The other option is to separate large data blocks into a separate ASM file and generate a separate OBJ file in COFF format. Use EXTERNDEF in the defining file to make it accessible to other files, and use EXTERNDEF in the files that reference the data. You can use nmake or some other "make" program to ensure it builds the large block only when the defining file is changed.
A programming language is low level when its programs require attention to the irrelevant.
Alan Perlis, Epigram #8

gfalen

Try rhe COMM directive.

data?
COMM surface   dword:307200

Rockoon

Quote from: hutch-- on February 02, 2007, 09:53:18 PM
Its a well known limitation in every version of MASM. They have never fixed it mainly because there is almost no point in allocating memory in that manner, it just enlarges the executable size for no purpose. You would normally allocate dynamic memory which is limited only by what you have in your system.

BSS data does not significantly effect the EXE size (small overhead per reference.. I suspect it ammortizes to 4 bytes per reference), and that leads to the point in allocating it that way. The OS loader will fix up all references to it, allowing implicit reference..

mov ecx, 307199 ; top of array
@@do:
mov eax, [surface + 4 * ecx]

; process it

mov [surface + 4 * ecx], eax
dec ecx
jns @@do

..without the overhead of having the whole array stored in the EXE (as with DGROUP)

Note that the loop counter doubles as an index into the table. This is infact one of AMD's latest optimisation tips for its 64's and better. The alternatives require more registers or more incrementing/decrementing.
When C++ compilers can be coerced to emit rcl and rcr, I *might* consider using one.

Rockoon

Quote from: gfalen on February 02, 2007, 10:26:08 PM
Try rhe COMM directive.

data?
COMM surface   dword:307200


works! thanks

cept the syntax is:

COMM surface:dword:307200
When C++ compilers can be coerced to emit rcl and rcr, I *might* consider using one.

hutch--



> BSS data does not significantly effect the EXE size (small overhead per reference.

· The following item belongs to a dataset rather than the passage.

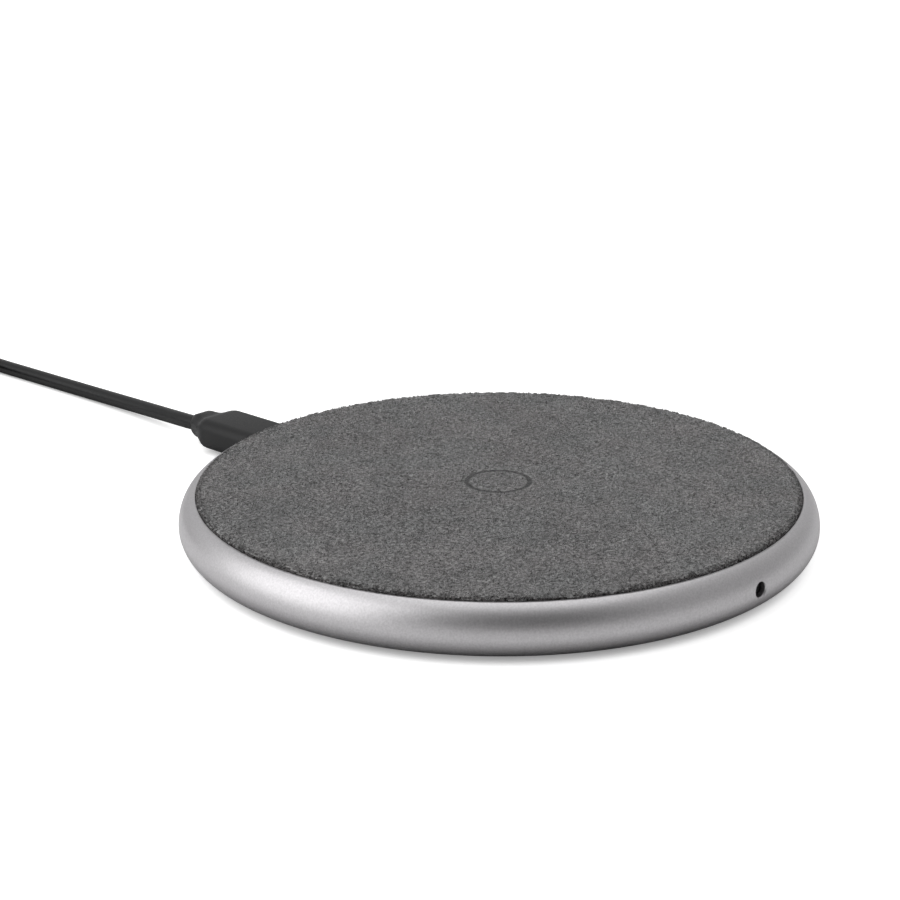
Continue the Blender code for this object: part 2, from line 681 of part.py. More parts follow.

Yes you are right, its the initialised .DATA section that enlarges the exe size. MASM is still slow in the uninitialised data section with large allocations and there seems to be little motivation to fix it as its rarely used in production code. I would still prefer dynamic memory to memory allocated in an executable program as it is only limited by available memory from the system.
Download site for MASM32      New MASM Forum
https://masm32.com          https://masm32.com/board/index.php

Rockoon

Quote from: hutch-- on February 03, 2007, 08:33:58 AM
I would still prefer dynamic memory to memory allocated in an executable program as it is only limited by available memory from the system.

Ah to each his own. One of the other benefits of using BSS is that there is no need for gracefull failure when there isnt enough memory available.

There are some downsides of the 'comm' (communal) directive such as that memory ordering apparently cannot be garanteed.

.data?
comm foo:dword:1024
comm bar:dword:512

There is no garantee here that bar will follow right behind foo in memory and it may infact come before foo!

Also, the symbol is obviously global to the project instead of private to the module so hello funky long naming.

Anyways.. thanks for the help guys!
When C++ compilers can be coerced to emit rcl and rcr, I *might* consider using one.